Rootstown’s Addy Germann, Kelsey Bittecuffer and Cloe Bengston all react after Sophi Smith (12) took a charge in the second quarter.
Shannon Eldreth/Portage Sports

Schroeder, an athletic wing, came off the bench to add an offensive boost.
Following the 20-2 start, Columbus Grove only outscored Rootstown 45-44 the rest of the way.
“In a game like this, I thought that the team that could come out and be more like themselves and be more relaxed, would have the advantage. We didn’t do that, and it was hard for us to get settled in and when you play a team that talented, you find yourself in a hole,” Leonard said. “Our girls did not quit, though. I would not have let them quit, but I also knew that they would not let themselves quit.”
That attitude quickly became evident in the second quarter, which Rootstown won 13-11, to cut Grove’s halftime lead to 33-19.
Grove opened the third quarter in an uncharacteristic 1-3-1 zone, a change head coach Brian Schroeder said was suggested by Auchmuty, and it helped spark the Bulldogs’ to another big run, this time 18-7, to open up the team’s largest lead of the game at 51-26.
Even still, the Rovers were resilient and went on a 17-4 run of their own to cut their deficit to 55-43 with 3:30 to play when senior Addy Germann buried a 3-pointer from the right corner.
On the very next possession, though, Auchmuty found Schroeder for a basket as she was fouled to make it 57-43. Schroeder missed the free throw, but Auchmuty all but sealed the game with steals on the next two Rovers’ empty possessions. On both steals, Auchmuty as fouled in Grove’s offensive sets and she buried all four free throws to push the lead back to 61-43.

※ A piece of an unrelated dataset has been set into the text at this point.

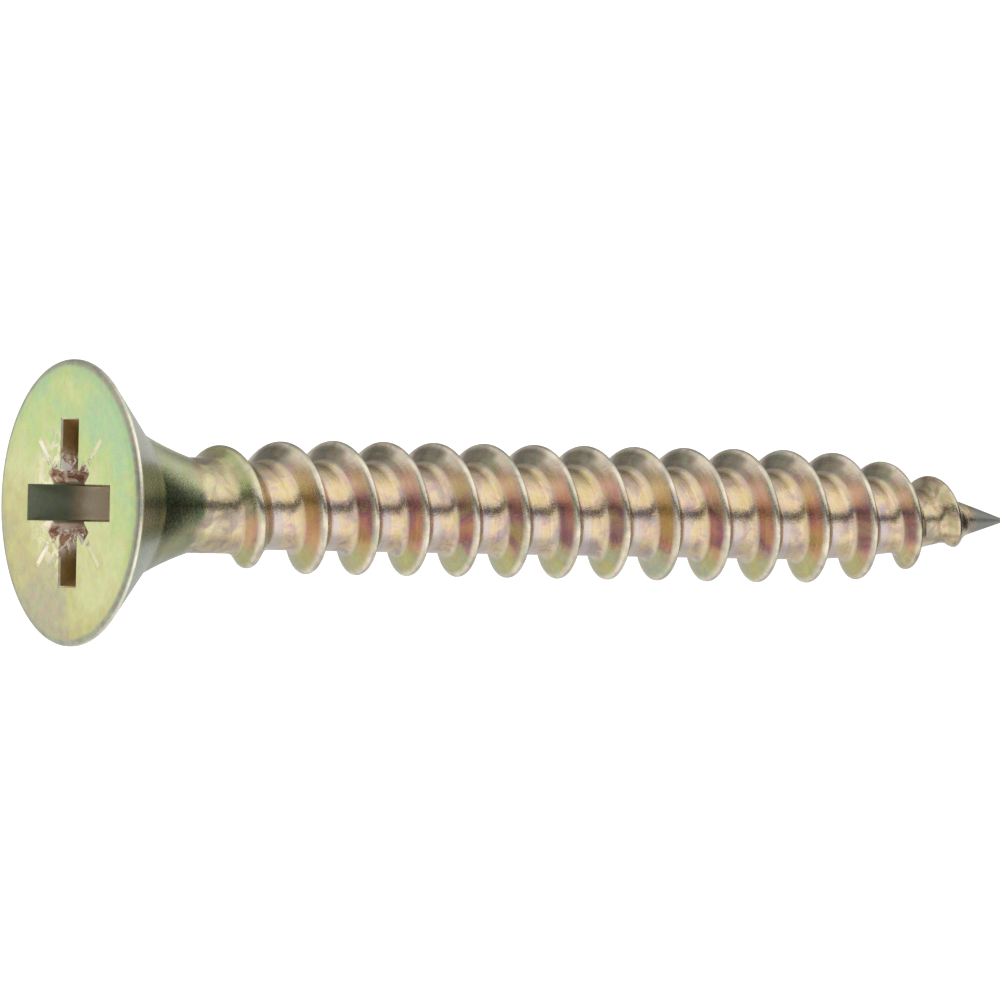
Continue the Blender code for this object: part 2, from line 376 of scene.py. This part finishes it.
# ---------------------------------------------------------------------------------------------
# Head
# The wire's end is upset into a countersunk head: a flat top, a rounded rim with a thin land
# under it, a straight cone and a hollow flare that runs out into the neck.
# ---------------------------------------------------------------------------------------------
HEAD_RADIUS = 3.95 * MM
RIM_WIDTH = 0.40 * MM
RIM_DROP = 0.10 * MM
LAND_HEIGHT = 0.06 * MM
CONE_END = (2.10 * MM, 1.855 * MM)
FLARE_END = (NECK_RADIUS, NECK_DEPTH)
FLARE_HOLLOW = 0.14
FLARE_STEPS = 12
CONE_STEPS = 5
RIM_STEPS = 8

flare_handle = [
    CONE_END[0] - (0.5 + FLARE_HOLLOW / 2) * (CONE_END[0] - FLARE_END[0]),
    CONE_END[1] + (0.5 - FLARE_HOLLOW / 2) * (FLARE_END[1] - CONE_END[1]),
]
head_outline = []
for i in range(FLARE_STEPS + 1):
    radius, depth = (
        between(a, b, c, i / FLARE_STEPS) for a, b, c in zip(FLARE_END, flare_handle, CONE_END)
    )
    head_outline.append((screw_high.z - depth, radius))
land_depth = RIM_DROP + LAND_HEIGHT
for i in range(1, CONE_STEPS + 1):
    t = i / CONE_STEPS
    radius = CONE_END[0] + (HEAD_RADIUS - CONE_END[0]) * t
    head_outline.append((screw_high.z - CONE_END[1] + (CONE_END[1] - land_depth) * t, radius))
for i in range(RIM_STEPS + 1):
    turn = math.pi / 2 * i / RIM_STEPS
    radius = HEAD_RADIUS - RIM_WIDTH * (1 - math.cos(turn))
    head_outline.append((screw_high.z - RIM_DROP * (1 - math.sin(turn)), radius))
cut_off(screw, screw_high.z - NECK_DEPTH, above=True)
draw_out(head_outline)
bpy.ops.mesh.edge_face_add()
bpy.ops.mesh.select_all(action="SELECT")
bpy.ops.mesh.normals_make_consistent(inside=False)
end_edit()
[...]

Rootstown point guard Kelsey Bittecuffer dribbles from the right wing against Columbus Grove’s Allison Thompson.
Paisley Nader/Portage Sports

“On the biggest stage, you are hoping to play your best, and we just did not do that tonight,” Leonard said. “We made some uncharacteristic mistakes, but good teams like that make you do things that you’re not used to doing.”
Kelsey Bittecuffer as Rootstown’s leading scorer with 12 points, including three 3s. Elliott Smallfield was the only other Rootstown (27-2) player to reach double figures with 10 points. Germann hit three 3s of her own for her nine points. Nadia Lough had eight rebounds and six assists for the Rovers.
Rootstown’s season also include the program’s fourth consecutive league championship and the senior class set a school record with 81 career victories, including a sparkling 32-2 league record.